━━━━━ RECORDS PROVIDED ━━━━━

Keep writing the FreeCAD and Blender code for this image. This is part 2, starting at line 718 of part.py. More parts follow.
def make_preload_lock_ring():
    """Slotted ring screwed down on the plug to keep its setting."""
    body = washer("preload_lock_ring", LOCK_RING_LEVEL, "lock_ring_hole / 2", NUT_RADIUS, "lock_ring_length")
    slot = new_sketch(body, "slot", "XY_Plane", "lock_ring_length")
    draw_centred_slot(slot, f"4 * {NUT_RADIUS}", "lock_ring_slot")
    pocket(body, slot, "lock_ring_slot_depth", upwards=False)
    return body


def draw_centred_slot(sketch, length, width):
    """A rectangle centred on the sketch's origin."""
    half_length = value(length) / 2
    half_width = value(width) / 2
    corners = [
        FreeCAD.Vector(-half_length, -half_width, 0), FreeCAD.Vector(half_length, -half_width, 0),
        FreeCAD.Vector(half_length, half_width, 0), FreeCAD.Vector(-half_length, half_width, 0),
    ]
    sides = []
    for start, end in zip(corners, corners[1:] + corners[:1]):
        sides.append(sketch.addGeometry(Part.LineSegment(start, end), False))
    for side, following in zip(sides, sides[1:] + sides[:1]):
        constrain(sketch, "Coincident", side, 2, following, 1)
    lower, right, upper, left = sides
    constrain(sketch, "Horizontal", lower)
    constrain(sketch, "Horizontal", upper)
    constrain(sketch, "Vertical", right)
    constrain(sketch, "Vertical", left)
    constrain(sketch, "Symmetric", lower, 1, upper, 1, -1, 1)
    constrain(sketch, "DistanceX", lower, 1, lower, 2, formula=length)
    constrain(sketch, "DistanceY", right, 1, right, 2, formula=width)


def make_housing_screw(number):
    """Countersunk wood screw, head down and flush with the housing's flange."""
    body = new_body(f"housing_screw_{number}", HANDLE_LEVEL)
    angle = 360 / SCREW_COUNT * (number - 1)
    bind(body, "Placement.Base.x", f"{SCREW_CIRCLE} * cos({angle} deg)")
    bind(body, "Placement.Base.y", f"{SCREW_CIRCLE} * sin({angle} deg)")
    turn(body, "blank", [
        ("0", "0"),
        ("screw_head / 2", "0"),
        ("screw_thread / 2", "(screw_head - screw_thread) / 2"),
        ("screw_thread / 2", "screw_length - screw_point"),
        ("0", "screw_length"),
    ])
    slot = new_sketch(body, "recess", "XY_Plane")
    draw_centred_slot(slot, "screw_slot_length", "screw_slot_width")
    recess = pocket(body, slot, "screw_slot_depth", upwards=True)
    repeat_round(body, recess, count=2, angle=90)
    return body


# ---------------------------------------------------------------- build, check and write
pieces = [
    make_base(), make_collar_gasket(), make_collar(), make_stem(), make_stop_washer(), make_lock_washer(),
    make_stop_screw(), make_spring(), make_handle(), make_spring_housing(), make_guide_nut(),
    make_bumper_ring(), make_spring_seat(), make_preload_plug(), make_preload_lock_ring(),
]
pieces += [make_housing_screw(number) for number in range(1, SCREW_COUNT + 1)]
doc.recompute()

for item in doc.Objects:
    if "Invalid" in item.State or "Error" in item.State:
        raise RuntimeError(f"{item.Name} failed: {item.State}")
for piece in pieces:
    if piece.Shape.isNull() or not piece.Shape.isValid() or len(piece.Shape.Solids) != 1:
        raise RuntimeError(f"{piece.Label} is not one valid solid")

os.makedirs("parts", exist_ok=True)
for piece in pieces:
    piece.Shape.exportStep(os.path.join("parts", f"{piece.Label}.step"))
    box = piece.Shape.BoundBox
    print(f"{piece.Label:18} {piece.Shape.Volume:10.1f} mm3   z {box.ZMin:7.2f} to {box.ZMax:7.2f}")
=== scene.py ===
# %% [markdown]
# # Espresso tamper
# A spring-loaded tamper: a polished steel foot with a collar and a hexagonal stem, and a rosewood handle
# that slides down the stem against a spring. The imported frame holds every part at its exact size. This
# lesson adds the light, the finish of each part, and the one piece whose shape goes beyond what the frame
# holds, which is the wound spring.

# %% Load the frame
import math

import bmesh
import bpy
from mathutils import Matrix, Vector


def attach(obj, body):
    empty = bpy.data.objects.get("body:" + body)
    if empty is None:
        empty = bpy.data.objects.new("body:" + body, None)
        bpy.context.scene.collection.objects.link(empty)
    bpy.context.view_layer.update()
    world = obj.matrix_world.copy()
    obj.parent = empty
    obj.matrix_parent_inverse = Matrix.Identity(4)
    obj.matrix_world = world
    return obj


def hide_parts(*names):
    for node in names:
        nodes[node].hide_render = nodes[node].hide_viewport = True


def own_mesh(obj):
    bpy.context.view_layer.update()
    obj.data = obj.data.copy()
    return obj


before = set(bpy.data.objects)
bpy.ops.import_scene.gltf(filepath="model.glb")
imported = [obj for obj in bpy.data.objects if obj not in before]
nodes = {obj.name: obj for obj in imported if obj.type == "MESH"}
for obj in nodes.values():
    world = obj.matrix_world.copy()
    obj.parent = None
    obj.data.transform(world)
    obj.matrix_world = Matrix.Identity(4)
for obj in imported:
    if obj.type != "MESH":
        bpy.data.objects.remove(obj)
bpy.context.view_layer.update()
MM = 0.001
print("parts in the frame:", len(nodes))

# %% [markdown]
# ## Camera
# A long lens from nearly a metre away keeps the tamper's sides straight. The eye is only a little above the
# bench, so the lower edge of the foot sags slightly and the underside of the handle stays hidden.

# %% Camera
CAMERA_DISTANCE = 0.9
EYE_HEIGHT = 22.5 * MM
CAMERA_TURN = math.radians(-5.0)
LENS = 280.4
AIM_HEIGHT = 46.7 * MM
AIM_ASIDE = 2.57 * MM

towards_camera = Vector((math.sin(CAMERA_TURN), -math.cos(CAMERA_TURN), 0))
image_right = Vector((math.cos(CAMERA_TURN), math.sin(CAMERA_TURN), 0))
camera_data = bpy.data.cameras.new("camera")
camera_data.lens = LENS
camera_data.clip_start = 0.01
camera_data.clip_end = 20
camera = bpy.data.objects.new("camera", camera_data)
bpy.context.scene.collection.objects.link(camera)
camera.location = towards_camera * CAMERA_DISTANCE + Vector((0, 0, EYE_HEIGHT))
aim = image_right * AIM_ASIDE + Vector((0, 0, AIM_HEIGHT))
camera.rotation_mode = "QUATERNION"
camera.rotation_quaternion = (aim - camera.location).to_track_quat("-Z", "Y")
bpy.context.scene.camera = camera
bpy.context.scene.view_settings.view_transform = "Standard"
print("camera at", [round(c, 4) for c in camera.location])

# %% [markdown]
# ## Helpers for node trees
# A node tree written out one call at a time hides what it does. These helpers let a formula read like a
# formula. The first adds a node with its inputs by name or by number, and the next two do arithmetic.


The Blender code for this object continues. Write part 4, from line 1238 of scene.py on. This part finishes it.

━━━━━

◆ TASK STATEMENT
Please repeat all the records above exactly as they appear.

◆ RESPONSE FOR THIS EXERCISE
Keep writing the FreeCAD and Blender code for this image. This is part 2, starting at line 718 of part.py. More parts follow.
def make_preload_lock_ring():
    """Slotted ring screwed down on the plug to keep its setting."""
    body = washer("preload_lock_ring", LOCK_RING_LEVEL, "lock_ring_hole / 2", NUT_RADIUS, "lock_ring_length")
    slot = new_sketch(body, "slot", "XY_Plane", "lock_ring_length")
    draw_centred_slot(slot, f"4 * {NUT_RADIUS}", "lock_ring_slot")
    pocket(body, slot, "lock_ring_slot_depth", upwards=False)
    return body


def draw_centred_slot(sketch, length, width):
    """A rectangle centred on the sketch's origin."""
    half_length = value(length) / 2
    half_width = value(width) / 2
    corners = [
        FreeCAD.Vector(-half_length, -half_width, 0), FreeCAD.Vector(half_length, -half_width, 0),
        FreeCAD.Vector(half_length, half_width, 0), FreeCAD.Vector(-half_length, half_width, 0),
    ]
    sides = []
    for start, end in zip(corners, corners[1:] + corners[:1]):
        sides.append(sketch.addGeometry(Part.LineSegment(start, end), False))
    for side, following in zip(sides, sides[1:] + sides[:1]):
        constrain(sketch, "Coincident", side, 2, following, 1)
    lower, right, upper, left = sides
    constrain(sketch, "Horizontal", lower)
    constrain(sketch, "Horizontal", upper)
    constrain(sketch, "Vertical", right)
    constrain(sketch, "Vertical", left)
    constrain(sketch, "Symmetric", lower, 1, upper, 1, -1, 1)
    constrain(sketch, "DistanceX", lower, 1, lower, 2, formula=length)
    constrain(sketch, "DistanceY", right, 1, right, 2, formula=width)


def make_housing_screw(number):
    """Countersunk wood screw, head down and flush with the housing's flange."""
    body = new_body(f"housing_screw_{number}", HANDLE_LEVEL)
    angle = 360 / SCREW_COUNT * (number - 1)
    bind(body, "Placement.Base.x", f"{SCREW_CIRCLE} * cos({angle} deg)")
    bind(body, "Placement.Base.y", f"{SCREW_CIRCLE} * sin({angle} deg)")
    turn(body, "blank", [
        ("0", "0"),
        ("screw_head / 2", "0"),
        ("screw_thread / 2", "(screw_head - screw_thread) / 2"),
        ("screw_thread / 2", "screw_length - screw_point"),
        ("0", "screw_length"),
    ])
    slot = new_sketch(body, "recess", "XY_Plane")
    draw_centred_slot(slot, "screw_slot_length", "screw_slot_width")
    recess = pocket(body, slot, "screw_slot_depth", upwards=True)
    repeat_round(body, recess, count=2, angle=90)
    return body


# ---------------------------------------------------------------- build, check and write
pieces = [
    make_base(), make_collar_gasket(), make_collar(), make_stem(), make_stop_washer(), make_lock_washer(),
    make_stop_screw(), make_spring(), make_handle(), make_spring_housing(), make_guide_nut(),
    make_bumper_ring(), make_spring_seat(), make_preload_plug(), make_preload_lock_ring(),
]
pieces += [make_housing_screw(number) for number in range(1, SCREW_COUNT + 1)]
doc.recompute()

for item in doc.Objects:
    if "Invalid" in item.State or "Error" in item.State:
        raise RuntimeError(f"{item.Name} failed: {item.State}")
for piece in pieces:
    if piece.Shape.isNull() or not piece.Shape.isValid() or len(piece.Shape.Solids) != 1:
        raise RuntimeError(f"{piece.Label} is not one valid solid")

os.makedirs("parts", exist_ok=True)
for piece in pieces:
    piece.Shape.exportStep(os.path.join("parts", f"{piece.Label}.step"))
    box = piece.Shape.BoundBox
    print(f"{piece.Label:18} {piece.Shape.Volume:10.1f} mm3   z {box.ZMin:7.2f} to {box.ZMax:7.2f}")
=== scene.py ===
# %% [markdown]
# # Espresso tamper
# A spring-loaded tamper: a polished steel foot with a collar and a hexagonal stem, and a rosewood handle
# that slides down the stem against a spring. The imported frame holds every part at its exact size. This
# lesson adds the light, the finish of each part, and the one piece whose shape goes beyond what the frame
# holds, which is the wound spring.

# %% Load the frame
import math

import bmesh
import bpy
from mathutils import Matrix, Vector


def attach(obj, body):
    empty = bpy.data.objects.get("body:" + body)
    if empty is None:
        empty = bpy.data.objects.new("body:" + body, None)
        bpy.context.scene.collection.objects.link(empty)
    bpy.context.view_layer.update()
    world = obj.matrix_world.copy()
    obj.parent = empty
    obj.matrix_parent_inverse = Matrix.Identity(4)
    obj.matrix_world = world
    return obj


def hide_parts(*names):
    for node in names:
        nodes[node].hide_render = nodes[node].hide_viewport = True


def own_mesh(obj):
    bpy.context.view_layer.update()
    obj.data = obj.data.copy()
    return obj


before = set(bpy.data.objects)
bpy.ops.import_scene.gltf(filepath="model.glb")
imported = [obj for obj in bpy.data.objects if obj not in before]
nodes = {obj.name: obj for obj in imported if obj.type == "MESH"}
for obj in nodes.values():
    world = obj.matrix_world.copy()
    obj.parent = None
    obj.data.transform(world)
    obj.matrix_world = Matrix.Identity(4)
for obj in imported:
    if obj.type != "MESH":
        bpy.data.objects.remove(obj)
bpy.context.view_layer.update()
MM = 0.001
print("parts in the frame:", len(nodes))

# %% [markdown]
# ## Camera
# A long lens from nearly a metre away keeps the tamper's sides straight. The eye is only a little above the
# bench, so the lower edge of the foot sags slightly and the underside of the handle stays hidden.

# %% Camera
CAMERA_DISTANCE = 0.9
EYE_HEIGHT = 22.5 * MM
CAMERA_TURN = math.radians(-5.0)
LENS = 280.4
AIM_HEIGHT = 46.7 * MM
AIM_ASIDE = 2.57 * MM

towards_camera = Vector((math.sin(CAMERA_TURN), -math.cos(CAMERA_TURN), 0))
image_right = Vector((math.cos(CAMERA_TURN), math.sin(CAMERA_TURN), 0))
camera_data = bpy.data.cameras.new("camera")
camera_data.lens = LENS
camera_data.clip_start = 0.01
camera_data.clip_end = 20
camera = bpy.data.objects.new("camera", camera_data)
bpy.context.scene.collection.objects.link(camera)
camera.location = towards_camera * CAMERA_DISTANCE + Vector((0, 0, EYE_HEIGHT))
aim = image_right * AIM_ASIDE + Vector((0, 0, AIM_HEIGHT))
camera.rotation_mode = "QUATERNION"
camera.rotation_quaternion = (aim - camera.location).to_track_quat("-Z", "Y")
bpy.context.scene.camera = camera
bpy.context.scene.view_settings.view_transform = "Standard"
print("camera at", [round(c, 4) for c in camera.location])

# %% [markdown]
# ## Helpers for node trees
# A node tree written out one call at a time hides what it does. These helpers let a formula read like a
# formula. The first adds a node with its inputs by name or by number, and the next two do arithmetic.


The Blender code for this object continues. Write part 4, from line 1238 of scene.py on. This part finishes it.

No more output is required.